A nurse entered the room as if summoned, a middle-aged woman with kind eyes and the efficient movements of someone who’d spent decades caring for patients in various states of medical crisis.
“You can have some ice chips for now,” she said, checking the various monitors and IVs that surrounded his bed. “Hello, Mr. Dillinger, welcome back. How are you feeling?”
“Like I got shot three times and hit my head on a desk,” Holt said, managing a weak smile.
“That’s about right,” the nurse replied with professional humor.
“The good news is that all three bullets missed anything truly vital. The chest wound was the most serious, but the surgeon was able to remove the bullet without complications. The head injury is what we’re watching most closely, but your cognitive responses seem normal. ”
His son helped him with the ice chips, the cold providing blessed relief for his parched throat. “You gave me such a fright,” his son said quietly. “When I got the call from the hospital, I thought...”
“Sorry.” Holt sighed, understanding exactly what his son had thought. In their line of work, phone calls from hospitals rarely brought good news. “How did you get here so fast?”
“A friend of mine who owns a plane flew me down,” his son replied.
“That’s good,” Holt said, trying to nod but wincing as pain sliced through his head. “Where is my grandson?”
“He’s at a friend’s,” his son told him. “I didn’t think…” He swallowed, his eyes darkening with emotion. “I didn’t know how bad it was, so…” He cleared his throat. “So I thought it best not to bring him.”
“Wise,” Holt agreed, and then another thought struck him. “You didn’t call your gran, did you?”

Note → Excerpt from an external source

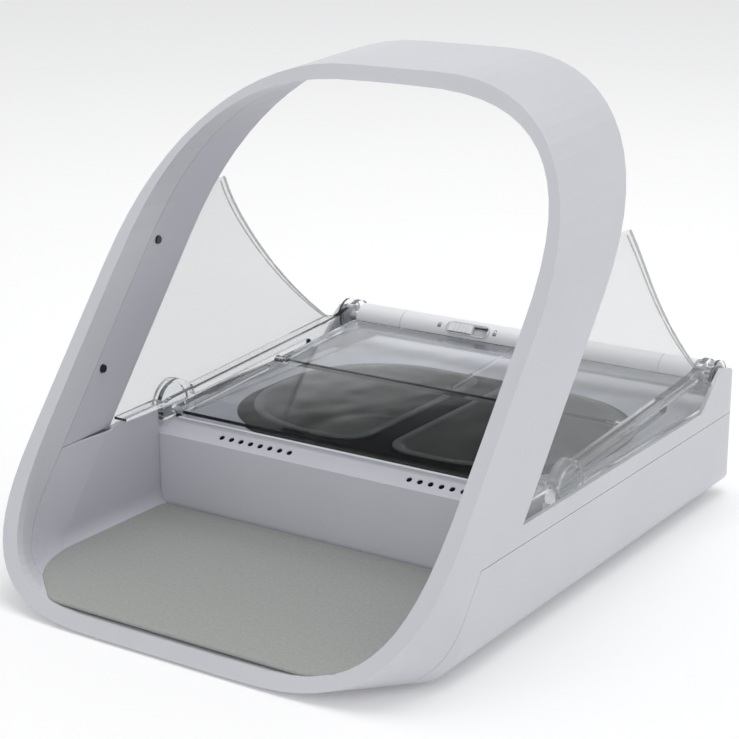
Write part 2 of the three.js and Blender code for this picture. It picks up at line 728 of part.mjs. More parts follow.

“I did,” his son told him unapologetically. “Seriously, Dad, if I hadn’t and you’d…” He cleared his throat again. “Gran would’ve killed me.”
“True,” Holt said. “Where is she?”
“She went to the cafeteria for a coffee and…” His son turned as the room door opened.
“Oh, good, you’re awake,” Holt’s mother walked into the room. While she held herself poised, her eyes gave away the sheer panic and terror she felt inside. She leaned down and kissed his cheek. “Don’t ever scare me like this again.”
“I’ll try not to,” Holt said with a soft laugh that caused him to wince in pain.